Al aproximarnos al final de la encíclica Fratelli Tutti, en su capítulo séptimo, nos encontramos con este título tan sugerente como provocador.
Dos palabras marcan el tono: reencontrarnos y recomenzar. Resulta significativo que ambas compartan el prefijo “re”, el cual, en este contexto, no es una mera partícula lingüística, sino un llamado directo a la reflexión sobre lo perdido, lo extraviado o lo reducido.
Reencontrarnos, recomenzar, reconciliarnos, renacer… todas estas palabras brotan del reconocimiento de una pérdida.
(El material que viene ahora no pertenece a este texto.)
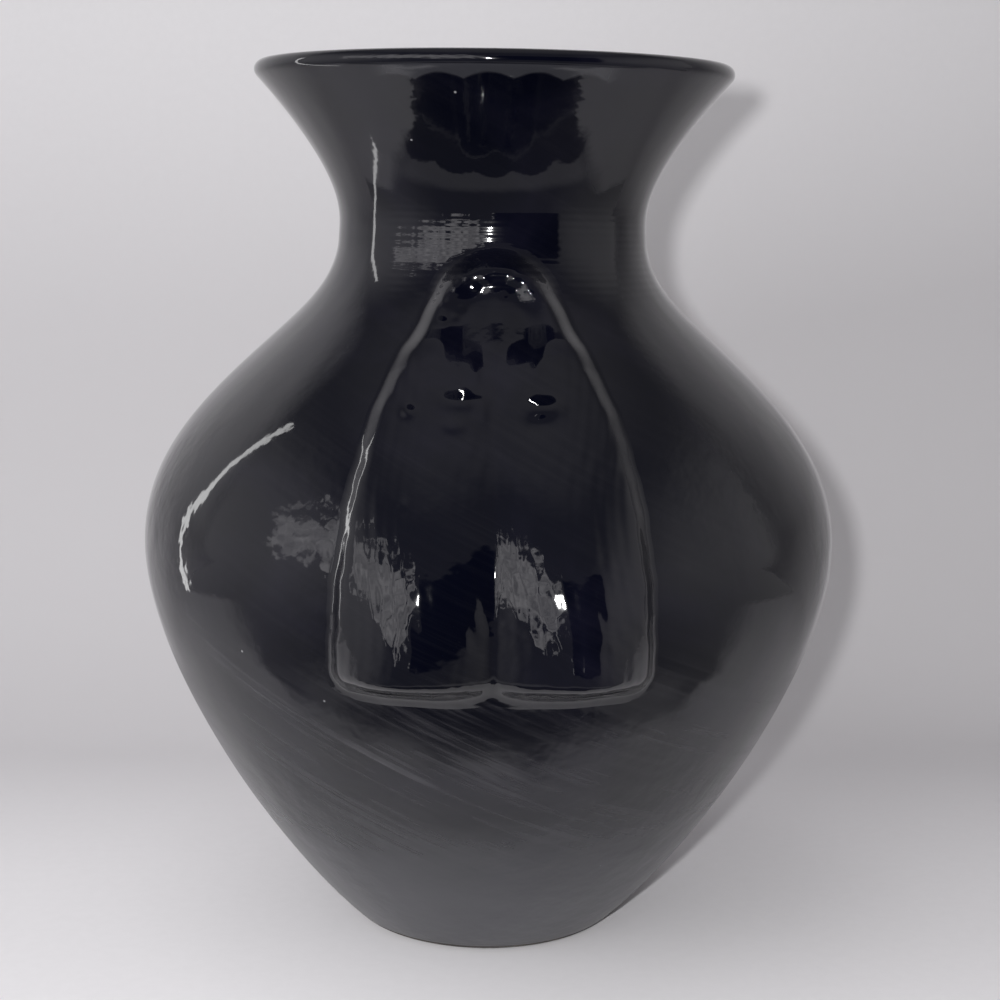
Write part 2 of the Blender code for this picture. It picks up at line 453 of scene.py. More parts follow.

No se trata de regresar nostálgicamente al pasado, como quien intenta revivir lo que ya no puede ser, sino de mantener viva la conciencia de que hay algo valioso que debe ser recuperado.
Quien recomienza no borra lo sucedido, sino que integra las vivencias del pasado como parte de un nuevo inicio. En este sentido, el “re” no invita a retroceder, sino a volver al origen para seguir adelante, sin olvidar la verdad. Así lo vivieron el hijo pródigo y Pedro, al negar a Jesús: ambos reconocieron su error y, desde esa conciencia, pudieron reanudar su camino.
Partamos de una verdad evidente: los seres humanos somos seres de encuentro.
Todos tenemos, como parte de nuestra naturaleza psíquica y emocional, la necesidad de vivir encuentros genuinos y profundos. Numerosas investigaciones sobre salud mental y bienestar lo confirman: las personas que mantienen vínculos auténticos y comparten un sentido de comunidad gozan de mayor salud física, mejor disposición ante la vida, más resiliencia y mayor estabilidad emocional.
En este contexto, resulta paradójico que, sabiendo esta realidad, el estilo de vida imperante no promueva el encuentro humano, e incluso lo coloque en una especie de “riesgo” que hay que evitar.
Una cultura basada en el individualismo, la autosuficiencia, la competencia y un consumismo centrado en el placer inmediato extravía inevitablemente la riqueza del encuentro genuino.
Y es que cada vez que nos abrimos a otro, algo nos toca, nos mueve, nos conmueve, nos transforma, nos interpela.
En una cultura que cosifica al otro, lo instrumentaliza y lo convierte en medio para fines personales o colectivos, el encuentro auténtico parece un riesgo.
Si el “yo” debe mantenerse en su pedestal, resulta lógico evitar que alguien lo confronte o derribe su imperio egocéntrico.
Si el “imperio ideológico” ha de preservarse, se evita el encuentro entre las personas, pues podría ser el germen de una subversión interior y social.
Para agravar esta situación, vivimos en una cultura que ha desplazado el encuentro al mundo digital, donde los vínculos se construyen a base de pantallas, mensajes y apariencias. Incluso hemos creado plataformas para “facilitar” el encuentro —de pareja, de amistad, de afinidad—, pero cabe preguntarse con honestidad: ¿realmente lo ha hecho?
Debemos replantearnos todo esto, porque lo que está en juego es fundamental: gracias al encuentro humano, la sociedad existe. Fue el diálogo entre personas lo que dio forma a la vida social, a los lenguajes, acuerdos, costumbres y valores compartidos.
Todo lo que hoy llamamos civilización nace del encuentro.
Por esta razón, la desvalorización o trivialización del encuentro humano resulta profundamente peligrosa.
Si no recuperamos la confianza en que vale la pena encontrarnos con el otro, abrirnos a él y reconocerlo como digno compañero de camino, jamás podremos captar la profundidad de la verdad que nos une.
No se trata únicamente de buscar intimidad o amistad; se trata de reconocimiento. El otro, como un espejo, nos recuerda quiénes somos y quiénes podemos llegar a ser. En esa reciprocidad nace la oportunidad de responder a las grandes preguntas de la existencia: ¿quiénes somos?, ¿qué verdades nos unen?, ¿cuál es el sentido de nuestra vida compartida?
Solo cuando somos capaces de abrirnos al otro —escuchar, dialogar, mirar más allá de las diferencias—, podemos caminar juntos hacia la verdad, entendida no como propiedad de alguien, sino como un horizonte común y compartido.
Necesitamos recobrar el sentido del encuentro para reencontrarnos. Necesitamos recuperar la confianza en el aprendizaje mutuo. Y, sobre todo, necesitamos buscar juntos una verdad que nos una, nos convoque, nos reconozca y nos incluya a todos, sin excepción.
Quizá, cuando logremos vivir esa comunión auténtica, donde nadie quede fuera, la Verdad se revele con claridad.
Y como dijo Jesús, en esa verdad encontraremos, por fin, la libertad.